Here’s a wonderful example of an interpretive choice that really helps bring out the humor in Hamlet, but I wouldn’t want a student in my literature class to write a paper about Polonius’s iPhone. (A paper about Polonius as shallow, easily distracted, and full of empty words would be fine, but the student would have to quote words from the play and present some kind of non-obvious textually-based argument, rather than just describing how an individual production used an iPhone to make a point about the character.)

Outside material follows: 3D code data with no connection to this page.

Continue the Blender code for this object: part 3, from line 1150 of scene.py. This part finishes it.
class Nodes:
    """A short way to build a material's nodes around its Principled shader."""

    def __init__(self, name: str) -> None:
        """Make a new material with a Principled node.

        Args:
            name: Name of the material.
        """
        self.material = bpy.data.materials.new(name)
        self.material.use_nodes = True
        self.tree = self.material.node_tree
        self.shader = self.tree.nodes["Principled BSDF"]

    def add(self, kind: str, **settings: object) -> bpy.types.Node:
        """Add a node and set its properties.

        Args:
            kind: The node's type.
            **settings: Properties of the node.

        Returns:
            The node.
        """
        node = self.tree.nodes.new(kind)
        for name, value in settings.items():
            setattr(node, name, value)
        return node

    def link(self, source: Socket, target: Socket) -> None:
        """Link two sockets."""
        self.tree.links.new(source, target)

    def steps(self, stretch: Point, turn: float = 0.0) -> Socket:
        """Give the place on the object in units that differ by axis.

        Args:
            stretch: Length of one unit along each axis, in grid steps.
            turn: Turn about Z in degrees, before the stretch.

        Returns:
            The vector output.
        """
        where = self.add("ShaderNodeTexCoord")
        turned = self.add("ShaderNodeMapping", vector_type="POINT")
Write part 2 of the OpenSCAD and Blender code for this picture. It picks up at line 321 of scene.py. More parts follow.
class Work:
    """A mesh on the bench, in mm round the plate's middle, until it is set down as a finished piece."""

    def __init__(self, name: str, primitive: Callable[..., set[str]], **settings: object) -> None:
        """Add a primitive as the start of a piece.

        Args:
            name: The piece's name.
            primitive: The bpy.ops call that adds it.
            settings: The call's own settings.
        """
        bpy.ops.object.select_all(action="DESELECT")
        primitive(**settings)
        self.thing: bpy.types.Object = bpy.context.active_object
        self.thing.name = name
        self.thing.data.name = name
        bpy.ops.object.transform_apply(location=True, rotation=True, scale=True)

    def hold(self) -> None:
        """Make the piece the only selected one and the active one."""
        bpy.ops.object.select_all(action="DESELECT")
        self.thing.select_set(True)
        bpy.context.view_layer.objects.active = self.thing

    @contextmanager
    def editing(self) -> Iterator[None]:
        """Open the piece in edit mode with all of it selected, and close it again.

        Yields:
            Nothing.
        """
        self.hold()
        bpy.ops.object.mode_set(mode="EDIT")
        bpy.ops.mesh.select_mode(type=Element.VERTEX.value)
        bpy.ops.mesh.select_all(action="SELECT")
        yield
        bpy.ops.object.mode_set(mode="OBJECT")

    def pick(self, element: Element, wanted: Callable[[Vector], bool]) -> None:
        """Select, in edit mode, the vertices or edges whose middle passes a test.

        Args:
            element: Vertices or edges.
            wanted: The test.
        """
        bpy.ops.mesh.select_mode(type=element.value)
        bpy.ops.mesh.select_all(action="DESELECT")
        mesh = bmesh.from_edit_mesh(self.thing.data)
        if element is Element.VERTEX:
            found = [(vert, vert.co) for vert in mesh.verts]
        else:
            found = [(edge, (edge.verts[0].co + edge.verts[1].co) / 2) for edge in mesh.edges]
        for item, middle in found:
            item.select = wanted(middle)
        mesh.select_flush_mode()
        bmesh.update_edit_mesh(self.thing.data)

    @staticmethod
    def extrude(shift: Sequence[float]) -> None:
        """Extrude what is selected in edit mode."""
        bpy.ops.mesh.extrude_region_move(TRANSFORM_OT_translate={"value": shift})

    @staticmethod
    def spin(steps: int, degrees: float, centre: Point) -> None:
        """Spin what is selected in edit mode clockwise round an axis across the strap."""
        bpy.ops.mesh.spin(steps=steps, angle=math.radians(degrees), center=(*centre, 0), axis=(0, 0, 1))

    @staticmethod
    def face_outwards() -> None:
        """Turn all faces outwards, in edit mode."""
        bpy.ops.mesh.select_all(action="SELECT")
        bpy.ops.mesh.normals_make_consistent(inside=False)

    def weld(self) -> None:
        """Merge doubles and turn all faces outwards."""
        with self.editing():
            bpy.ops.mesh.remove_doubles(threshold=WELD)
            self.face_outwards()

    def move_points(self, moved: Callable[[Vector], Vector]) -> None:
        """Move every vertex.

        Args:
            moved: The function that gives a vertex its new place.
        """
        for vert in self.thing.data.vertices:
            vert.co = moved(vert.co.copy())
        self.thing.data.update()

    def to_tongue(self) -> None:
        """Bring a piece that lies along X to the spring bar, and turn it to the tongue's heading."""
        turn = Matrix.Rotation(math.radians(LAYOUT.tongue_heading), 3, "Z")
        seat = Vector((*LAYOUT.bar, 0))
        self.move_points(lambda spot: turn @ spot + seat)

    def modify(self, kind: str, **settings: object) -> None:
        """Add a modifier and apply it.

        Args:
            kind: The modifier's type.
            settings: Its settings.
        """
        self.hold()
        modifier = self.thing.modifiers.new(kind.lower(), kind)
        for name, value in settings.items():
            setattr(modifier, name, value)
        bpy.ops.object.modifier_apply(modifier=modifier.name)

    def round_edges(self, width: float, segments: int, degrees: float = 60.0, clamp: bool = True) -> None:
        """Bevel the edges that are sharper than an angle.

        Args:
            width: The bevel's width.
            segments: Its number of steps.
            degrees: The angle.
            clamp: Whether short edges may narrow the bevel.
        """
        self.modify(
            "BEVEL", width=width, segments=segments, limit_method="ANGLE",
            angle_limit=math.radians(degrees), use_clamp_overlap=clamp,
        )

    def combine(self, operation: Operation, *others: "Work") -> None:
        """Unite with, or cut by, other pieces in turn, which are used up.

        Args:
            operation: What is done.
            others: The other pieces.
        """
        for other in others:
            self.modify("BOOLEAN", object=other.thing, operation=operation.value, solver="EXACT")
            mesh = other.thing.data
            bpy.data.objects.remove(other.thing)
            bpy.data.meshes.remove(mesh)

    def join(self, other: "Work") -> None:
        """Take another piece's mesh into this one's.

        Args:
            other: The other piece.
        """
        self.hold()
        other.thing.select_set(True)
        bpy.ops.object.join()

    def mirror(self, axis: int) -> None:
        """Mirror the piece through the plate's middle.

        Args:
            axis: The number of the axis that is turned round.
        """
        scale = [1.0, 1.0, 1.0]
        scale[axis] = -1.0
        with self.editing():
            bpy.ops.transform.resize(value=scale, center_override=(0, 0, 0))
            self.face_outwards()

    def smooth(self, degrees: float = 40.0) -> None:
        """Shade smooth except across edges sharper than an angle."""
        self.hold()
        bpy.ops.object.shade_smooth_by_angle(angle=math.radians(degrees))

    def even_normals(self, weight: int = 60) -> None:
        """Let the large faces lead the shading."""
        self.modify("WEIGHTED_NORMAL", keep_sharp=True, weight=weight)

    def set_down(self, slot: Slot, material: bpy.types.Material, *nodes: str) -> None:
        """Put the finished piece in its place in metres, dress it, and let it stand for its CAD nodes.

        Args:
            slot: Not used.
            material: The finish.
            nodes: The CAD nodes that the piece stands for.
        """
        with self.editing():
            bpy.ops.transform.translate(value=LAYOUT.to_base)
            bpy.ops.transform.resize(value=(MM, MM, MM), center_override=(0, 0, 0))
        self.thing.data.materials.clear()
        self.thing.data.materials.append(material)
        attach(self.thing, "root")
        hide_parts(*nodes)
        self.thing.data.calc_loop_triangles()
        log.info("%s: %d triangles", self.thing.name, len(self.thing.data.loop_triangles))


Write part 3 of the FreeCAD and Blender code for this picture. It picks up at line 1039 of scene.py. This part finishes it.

Screenshot of a social media post by user celluloidvampire:
always thinking about the production of hamlet i saw at the pop up globe a couple of years ago where everyone was costumed in typical shakespearean dress and the set was fairly minimal BUT! they gave polonius an iphone. it was like a running gag that his ringtone kept going off when hamlet or claudius were trying to speak and they would get more and more impatient with him every time. the cast had perfect comedic timing and it was such a perfect modernisation of typical shakespeare humour
but oh my God. the nervous laughter that rippled through the audience when his phone went off behind the tapestry. the heavy silence that followed, interrupted only by the incessant chime of polonius’s ringtone and the muffled “shit, shit!” while he tried to decline the call. it keeps ringing even after hamlet has already put his sword through him. hamlet picks it up and ends the call, puts it back in polonius’s grasp before turning back to face gertrude.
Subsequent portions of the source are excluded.